Isso significa que o governo está modificando o Estatuto, que é uma lei federal, e isso só poderia ser feito pelo Congresso.  

"A Constituição Federal prevê que, quando o Executivo quiser fazer mudanças significativas em uma lei federal, como é o Estatuto do Desarmamento, só uma outra lei federal pode substituí-la. Sendo assim, o debate necessariamente precisa ser feito no Congresso", afirma João Paulo Martinelli, advogado criminalista e professor da Escola de Direito do Brasil (EDB).

Questionamentos em torno da legalidade do ato do governo já estão em curso. Nesta tarde, o partido Rede Sustentabilidade já entrou com uma ação no Supremo Tribunal Federal (STF) contra o decreto.

Para a sigla, o texto é um "verdadeiro libera geral" e "põe em risco a segurança de toda a sociedade e a vida das pessoas". O partido acusa de o Palácio do Planalto anunciar a medida sem haver "amparo científico", além de usurpar o poder de legislar do Congresso Nacional, "violando, desta forma, garantias básicas do Estado Democrático de Direito.

"Vale destacar que o Decreto não foi divulgado à imprensa nem por ocasião da cerimônia de assinatura. O texto aparentemente nem mesmo passou por revisão, tendo em vista as diversas falhas de formatação do texto publicado. Não houve discussão com a sociedade, consulta pública do Decreto ou qualquer outra medida afim", diz o partido.

O PSOL já anunciou que vai entrar no STF com uma Ação Direta de Inconstitucionalidade. A sigla também apresentou um Projeto de Decreto Legislativo (nº 227) para sustar o decreto. “Ao facilitar amplamente a posse, porte, registro e comercialização dessas armas, tenderá a agravar ainda mais o quadro de violência que assola o país”, afirma o projeto do PSOL.

Aumento da violência

Tanto Bolsonaro quanto o ministro Sérgio Moro destacaram que o decreto não é uma medida de segurança pública.

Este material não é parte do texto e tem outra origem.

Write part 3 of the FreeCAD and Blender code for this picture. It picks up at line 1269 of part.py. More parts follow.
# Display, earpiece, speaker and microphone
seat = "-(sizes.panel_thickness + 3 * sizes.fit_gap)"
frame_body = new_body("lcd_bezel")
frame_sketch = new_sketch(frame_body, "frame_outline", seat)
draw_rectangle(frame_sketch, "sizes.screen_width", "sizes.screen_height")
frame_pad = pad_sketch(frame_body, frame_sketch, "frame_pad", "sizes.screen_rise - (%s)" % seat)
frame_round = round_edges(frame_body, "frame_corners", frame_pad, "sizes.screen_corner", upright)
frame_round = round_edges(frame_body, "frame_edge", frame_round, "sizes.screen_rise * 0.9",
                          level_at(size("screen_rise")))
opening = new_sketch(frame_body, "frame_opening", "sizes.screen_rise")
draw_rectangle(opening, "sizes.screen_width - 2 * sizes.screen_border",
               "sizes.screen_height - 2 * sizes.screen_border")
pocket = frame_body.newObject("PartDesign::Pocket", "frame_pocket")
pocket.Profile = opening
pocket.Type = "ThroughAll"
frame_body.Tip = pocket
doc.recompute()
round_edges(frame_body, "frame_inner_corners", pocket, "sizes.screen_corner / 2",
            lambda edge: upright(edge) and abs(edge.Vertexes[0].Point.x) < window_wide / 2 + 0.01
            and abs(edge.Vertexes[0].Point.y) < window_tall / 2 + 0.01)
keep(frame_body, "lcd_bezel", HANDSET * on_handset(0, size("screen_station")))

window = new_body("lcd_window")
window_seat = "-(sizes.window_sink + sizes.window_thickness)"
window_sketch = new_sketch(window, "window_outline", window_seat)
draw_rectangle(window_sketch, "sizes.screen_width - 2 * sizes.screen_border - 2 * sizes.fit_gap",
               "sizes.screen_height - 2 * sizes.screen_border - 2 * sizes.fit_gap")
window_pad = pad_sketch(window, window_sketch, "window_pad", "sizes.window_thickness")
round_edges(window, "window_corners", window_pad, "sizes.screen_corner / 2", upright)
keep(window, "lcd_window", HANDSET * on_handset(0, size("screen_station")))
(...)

No entanto, isso envolve, principalmente, o risco de aumento dos números alarmantes da violência no Brasil, que tem uma média de 60 mil assassinatos no ano.

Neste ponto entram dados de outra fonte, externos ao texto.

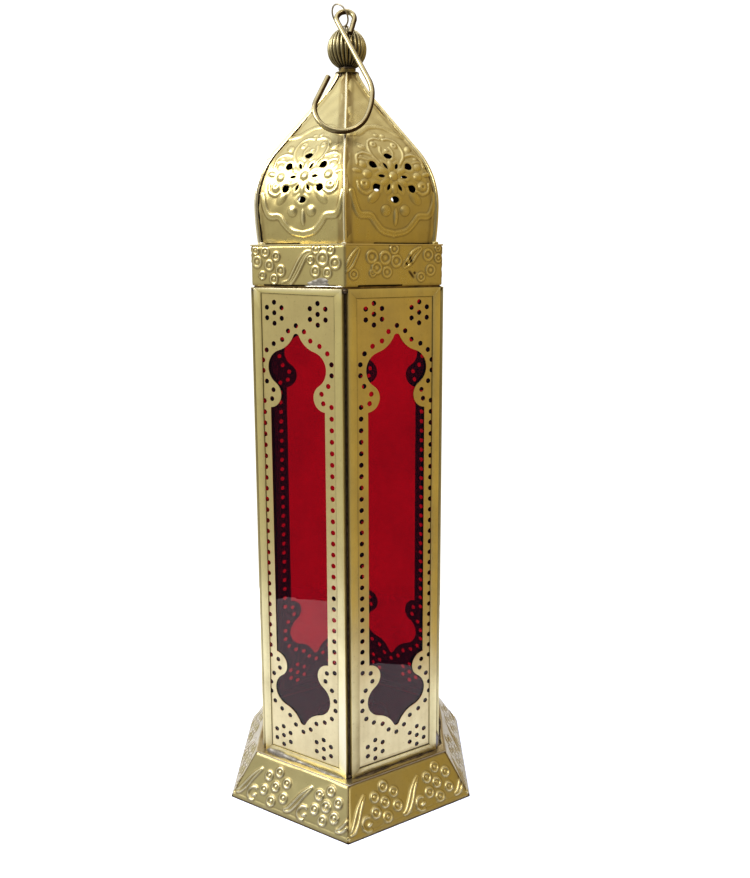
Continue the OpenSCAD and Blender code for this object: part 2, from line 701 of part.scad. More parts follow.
module turn_button() color(brass) on_band(door_side) translate([0, button_y, button_z]) difference() {
    union() {
        cylinder(r = button_w / 2, h = button_t);
        translate([0, -button_w / 2, 0]) cube([button_l, button_w, button_t]);
        translate([button_l, 0, 0]) cylinder(r = button_w / 2, h = button_t);
    }
    translate([0, 0, -over]) cylinder(r = rivet_r + pin_clear, h = button_t + 2 * over);
}

module button_rivet() color(brass_pale) on_band(door_side) translate([0, button_y, 0]) {
    cylinder(r = rivet_head_r, h = button_z - rivet_clear);
    cylinder(r = rivet_r, h = button_z + button_t + rivet_clear);
    translate([0, 0, button_z + button_t + rivet_clear]) cylinder(r = rivet_head_r, h = rivet_head_t);
}

for (i = [1:sides]) {
    skirt_panel(i);
    window_frame(i);
    fretwork(i);
    red_glass(i);
    band_panel(i);
    dome_gore(i);
    dome_rib(i);
}
floor_plate();
candle_cup();
crown_plate();
cap_plate();
neck_collar();
loop_washer();
fluted_ball();
lifting_loop();
hanging_hook();
hinge_tubes_fixed();
hinge_tubes_door();
hinge_pins();
door_knob();
turn_button();
button_rivet();
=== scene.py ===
"""Six-sided brass lantern with red glass: its looks, laid out as an add-on and run as a script."""

import math

import bmesh
import bpy
import numpy as np
from mathutils import Matrix, Vector, noise


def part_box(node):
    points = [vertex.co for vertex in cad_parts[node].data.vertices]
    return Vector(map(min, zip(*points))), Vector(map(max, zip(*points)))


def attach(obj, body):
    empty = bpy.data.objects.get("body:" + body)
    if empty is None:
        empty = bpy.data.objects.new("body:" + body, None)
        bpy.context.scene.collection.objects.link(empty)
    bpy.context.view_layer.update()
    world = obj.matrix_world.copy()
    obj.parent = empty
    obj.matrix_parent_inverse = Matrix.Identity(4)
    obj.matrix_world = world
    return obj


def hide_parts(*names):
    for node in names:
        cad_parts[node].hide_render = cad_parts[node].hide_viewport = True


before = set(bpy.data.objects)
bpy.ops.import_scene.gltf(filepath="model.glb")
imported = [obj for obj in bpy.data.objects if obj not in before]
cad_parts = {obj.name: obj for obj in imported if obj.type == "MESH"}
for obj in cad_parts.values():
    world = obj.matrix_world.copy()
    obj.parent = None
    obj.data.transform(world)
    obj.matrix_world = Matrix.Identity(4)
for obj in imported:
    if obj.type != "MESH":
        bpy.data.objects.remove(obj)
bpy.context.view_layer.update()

bl_info = {
    "name": "Pierced Brass Lantern",
    "version": (1, 0, 0),
    "blender": (4, 5, 0),
    "location": "3D View > Sidebar > Lantern",
    "description": "Embossed sheets, window channels, seams, solder and finishes of a six-sided lantern",
    "category": "Object",
}

MM = 0.001
SIDES = 6
HALF = math.pi / SIDES
# Sides and corners are numbered anticlockwise as seen from above. Corner 1 is in front and side 1 follows it.
SIDE_NUMBERS = range(1, SIDES + 1)
FRONT_RIGHT, RIGHT, DOOR_SIDE, FRONT_LEFT = 1, 2, 4, 6
FRONT_CORNER, RIGHT_CORNER, LEFT_CORNER = 1, 2, 6


def mm_box(node):
    """Lowest and highest corner of a node, in millimetres."""
    return [[c / MM for c in corner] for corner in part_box(node)]


# Where the pieces stand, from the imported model, in millimetres. _Z is a height, and _A is how far a side is
# from the axis.
(_, _, SKIRT_Z), (_, DECK_SIDE, DECK_Z) = mm_box("floor_plate")
CROWN_Z = mm_box("crown_plate")[0][2]
(_, _, BAND_Z), (BAND_A, _, BAND_TOP) = mm_box("band_panel_2")
FOOT_A = mm_box("skirt_panel_2")[1][0]
(FRAME_BACK, FRAME_LEFT, _), (WINDOW_A, FRAME_RIGHT, _) = mm_box("window_frame_2")
FRAME_W, FRAME_D = FRAME_RIGHT - FRAME_LEFT, WINDOW_A - FRAME_BACK
(_, _, DOOR_LOW), (_, _, DOOR_HIGH) = mm_box("window_frame_4")
CAP_A, _, DOME_Z = mm_box("cap_plate")[1]
NECK_Z = mm_box("neck_collar")[0][2]
(_, _, BALL_LOW), (BALL_R, _, BALL_TOP) = mm_box("fluted_ball")
DECK_A = DECK_SIDE * math.cos(HALF)
CORNER_R = WINDOW_A / math.cos(HALF)

SHEET_T, FRAME_T, SEAM_T = 0.6, 0.5, 0.35
# Half of the slit between two sheets.
SLIT = 0.12


def length(name, description, default, low, high):
    """A length that the user may change. Its values are given in millimetres here."""
    return bpy.props.FloatProperty(name=name, description=description, unit="LENGTH",
                                   default=default * MM, min=low * MM, max=high * MM)


def colour(name, description, default):
    """A colour that the user may change."""
    return bpy.props.FloatVectorProperty(name=name, description=description, subtype="COLOR", size=3,
                                         default=default, min=0.0, max=1.0)


class LanternSizes(bpy.types.PropertyGroup):
    """Sizes of the worked sheet"""

    emboss: length("Relief height", "Height of the rings and strokes on the skirt and the band",
                   0.6, 0.0, 1.0)
    dome_emboss: length("Dome relief height", "Height of the bosses on the dome", 0.78, 0.0, 1.4)
    ring_radius: length("Ring radius", "Radius of the ridge of an embossed ring", 2.1, 1.5, 2.6)
    grid_step: length("Relief step", "Distance between the points of an embossed sheet", 0.4, 0.3, 1.5)
    dent: length("Dents", "Depth of the hand-made unevenness of the sheets", 0.12, 0.0, 0.4)
    bead_width: length("Bead width", "Width of the rounded bead along a seam of the dome", 2.2, 1.4, 2.6)
    flange_width: length("Flange width", "Width of the flat flange beside the bead", 2.3, 0.5, 3.0)
    lip_width: length("Lip width", "Width of the window channel's front lip", 4.3, 3.0, 5.0)
    solder_size: length("Solder size", "Usual thickness of the solder in a corner", 0.9, 0.3, 1.6)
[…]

Uma análise de Thomas Conti, professor auxiliar no Insper e doutorando em Economia, que compilou dezenas de pesquisas acadêmicas sobre o tema entre 2013 e 2017, mostra que a esmagadora maioria dos estudos apresentam resultados contrários à “Mais Armas, Menos Crimes”.

Outro motivo é que o grupo dos chamados CACs, que agora terão porte liberado, é cada vez mais amplo no Brasil.

Em 2003, havia apenas 203 CACs registrados no país e hoje são 250 mil. O número de novos registros explodiu 879% só entre 2014 e 2018, segundo dados do Sou da Paz.

"Como os CACs têm benefícios legais para armas de fogo, com permissão do Exército brasileiro, quem queria se armar, mas não tinha aprovação da Polícia Federal, começou a buscar esses clubes de tiros. Além disso, despachantes começaram a se especializar nesse tipo de registro", diz Felippe Angeli.

Também há levantamentos apontando que uma parte das armas que caem na mão de criminosos têm origem legal neste grupo.

De acordo com o Sou da Paz, os CACs reportaram ao Exército o furto, roubo ou perda de 5.808 armas de fogo só entre 2010 e 2016.

"O que esse decreto faz, além de usurpar o poder, cria mais uma fonte de armas para os criminosos", diz Felippe Angeli, assessor de advocacy do Instituto Sou da Paz.

Em 2016, a Comissão Parlamentar de Inquérito da Assembleia Legislativa do Rio de Janeiro criada para investigar o desvio de armamentos no Estado revelou que, entre 2005 e 2015, 17 mil armas foram roubadas de empresas de segurança, número que representa 30% de todo o arsenal disponível no estado.